Experienced hunters will often construct a natural cover or makeshift blind from materials in the environment around their hunting grounds: mud, sticks, reeds, branches, brush and cane can be assembled into something that completely conceals your boat but that looks authentic for the area in which you hunt.
Because natural cover is made from elements in the hunting environment such camo is often much more effective than a store bought alternative. It does take some time to construct this camo though and, for obvious reasons, due to decomposition of the materials it needs to be rebuilt regularly.
Natural cover is often a good accompaniment to the other methods of camouflage mentioned in this post rather than being a sole means of camouflaging your boat.
Using decoys as natural camo
Placing decoys around your Jon boat can contribute to its concealment.
However be aware that leaving a decoy in the same position for a prolonged period looks unnatural to prey and will probably give you away.
Using paint: how to camo a boat in 8 steps
Painting your Jon boat may seem an arduous task but if you are looking for ways to camouflage it permanently this is probably one of the most accessible techniques you could use.
One of the great advantages of camo painting is that you can tailor your color scheme exactly to the waterways you will be traversing, and even without precision and artistic flair you can obtain results that are good enough to properly conceal your boat.
Your boat will require painting inside and out.
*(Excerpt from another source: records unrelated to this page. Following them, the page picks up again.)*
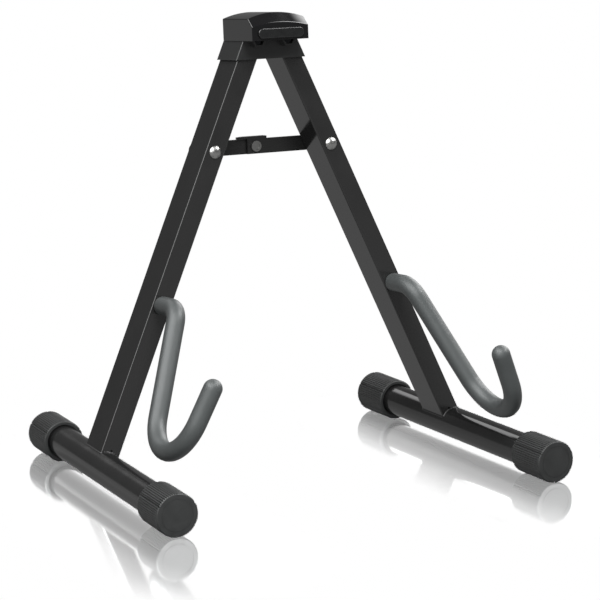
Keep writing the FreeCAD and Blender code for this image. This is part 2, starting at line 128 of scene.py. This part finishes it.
def makePowderCoat():
    look = powderCoat
    material, tree, shader, place = newMaterial("powderCoatGlossBlack")
    shader.inputs["IOR"].default_value = look["ior"]
    cloud = addNode(tree, "ShaderNodeTexNoise",
                    {"Scale": perMm(look["cloud"]), "Detail": look["cloudDetail"]}, {"Vector": place})
    peel = addNode(tree, "ShaderNodeTexNoise",
                   {"Scale": perMm(look["peel"]), "Detail": look["peelDetail"]}, {"Vector": place})
    finishSurface(tree, shader, look, tint=cloud.outputs["Fac"], wear=cloud.outputs["Fac"],
                  relief=peel.outputs["Fac"])
    return material


# Thinner semi-gloss black on flat bar that was rolled and punched: faint rolling lines show through.
# The real lines are finer, and are drawn half a mm apart so that they show.
barPaint = {"dark": "#101010", "light": "#171717", "ior": 1.5,
            "line": 0.5, "length": 14.0, "lineDetail": 3.0,
            "spread": (0.3, 0.7), "roughLow": 0.24, "roughHigh": 0.36, "bump": 0.5, "height": 0.008}


def makeBarPaint():
    look = barPaint
    material, tree, shader, place = newMaterial("semiGlossBlackOnFlatBar")
    shader.inputs["IOR"].default_value = look["ior"]
    stretch = addNode(tree, "ShaderNodeMapping",
                      {"Scale": (perMm(look["length"]), perMm(look["line"]), perMm(look["line"]))},
                      {"Vector": place})
    lines = addNode(tree, "ShaderNodeTexNoise", {"Scale": 1.0, "Detail": look["lineDetail"]},
                    {"Vector": stretch.outputs["Vector"]})
    finishSurface(tree, shader, look, tint=lines.outputs["Fac"], wear=lines.outputs["Fac"],
                  relief=lines.outputs["Fac"])
    return material


# ABS from a polished mould: the shiniest surface of the stand, with only slow waves where it shrank
# and fine scuffs that dull it a little.
hoodAbs = {"dark": "#09090A", "light": "#0E0E0F", "ior": 1.53, "wave": 9.0, "waveDetail": 1.0,
           "scuff": 0.35, "scuffDetail": 4.0, "spread": (0.35, 0.75), "roughLow": 0.06, "roughHigh": 0.12,
           "bump": 0.4, "height": 0.012}


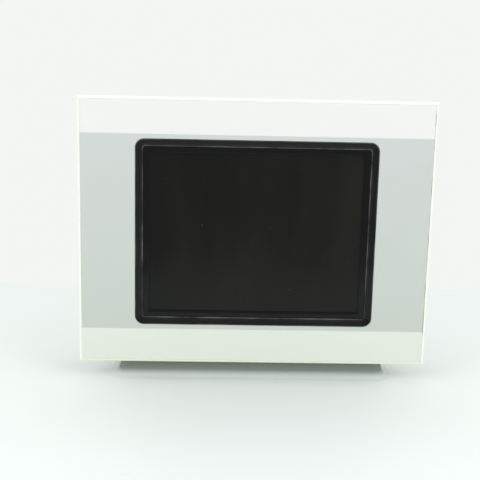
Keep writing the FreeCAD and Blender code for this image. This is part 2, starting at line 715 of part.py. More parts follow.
def door_hinge_x():
    """x of the battery door's hinge pin."""
    return DOOR_X - DOOR_WIDTH / 2


def barrel_pieces(z_ranges, web_side, y_web):
    """Hinge barrels on the pin's line, each with a small web down to its sheet."""
    x = door_hinge_x()
    pieces = []
    for z_range in z_ranges:
        web_x = sorted((x + web_side * HINGE_WEB[0], x + web_side * HINGE_WEB[1]))
        pieces.append(rod_up(x, DOOR_HINGE_Y, HINGE_BARREL, z_range))
        pieces.append(block(web_x, (y_web, DOOR_HINGE_Y + HINGE_WEB[2]), z_range))
    return pieces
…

A thorough paint job offers the best opportunity to evade detection on the water.
Use the following methodical approach for the best results:
1. Elevate your boat
Obviously your boat needs to be out of the water.
Use boat stands or bricks to get your boat off the ground.
2. Sand down your boat
Sanding will provide and even surface for your paint to ‘stick’. Sanding is not just for wooden boats!
Start with the boat interior and work your way to the exterior – remember both the inside and the outside of your boat needs camouflaged.
If your Jon boat is made from aluminum try scuffing surfaces with a wire brush on the end of a drill to ensure that paint will stick to the metal surface.
3. Clean the boat
Use hot soapy water to thoroughly scrub down your boat.
Clean the boat interior then the exterior with a hard brush, rinse and ensure that the boat is dried thoroughly before moving on to the next step.
4. Apply a good primer to all boat surfaces
Waterproof primer provides an additional layer of protection for the boat and enhances the finish of your paint job. It also forms a solid base for your camo paint.
For optimum protection be sure to choose a marine-grade primer that has been specifically developed for use on boats.
5. Choose or create stencils for your paint job
Marsh grass and cattails are typical patterns used. Alternatively, use an abstract traditional camo pattern.
There are a range of different camo styles to choose from with stencils to match. Be sure to browse through a range of different stencil designs so you can find one that best matches the environment in which you will hunt.
Here are a range of different stencil camo designs to choose from.
6. Decide on the right color scheme for your Jon boat
Earthy or marine oriented tones will work best on the water. Think browns, olives, mud and sand shades as well as blue and grey hues.
Some hunters simply paint their boat the color of muddy water or dull vegetation and then add additional physical camouflaging such as netting or covers.
This type of marine enamel paint is a good choice of paint which comes in a variety of tones. There are also some specific brands of duck boat and Jon boat paint available.
7. Go light to dark
Start painting with the lightest color first and work through to the darkest tones ensuring each application has dried before moving to the new paint color.
The entire boat should be painted in the lightest color first with your stenciling used with the darker tones later.
Avoid working in the cold as this affects the spreading of the paint and its drying.
Spray painting works best.
8. Clear coat it
Complete your paint job with a final clear coat finish.
This will seal your Jon boat camo design and protect it from wearing away.
How to camouflage using paint (video instructions)
Beyond the initial camo – ensuring that you are truly, fully camouflaged
You will find that everyone has their own approach to camouflaging their boat. The key is to find, by experience, what will work best for you and the specific environment in which you hunt.
Unfortunately, the keen eyesight and survival instincts of waterfowl are such that it takes very little to give you away.
So, leave nothing to chance with your prey and don’t waste an excellent Jon boat camo job by not being fully camouflaged yourself!
Using camo clothing, face paint, hoods, and ensuring all your gear is properly camouflaged will give you the advantage.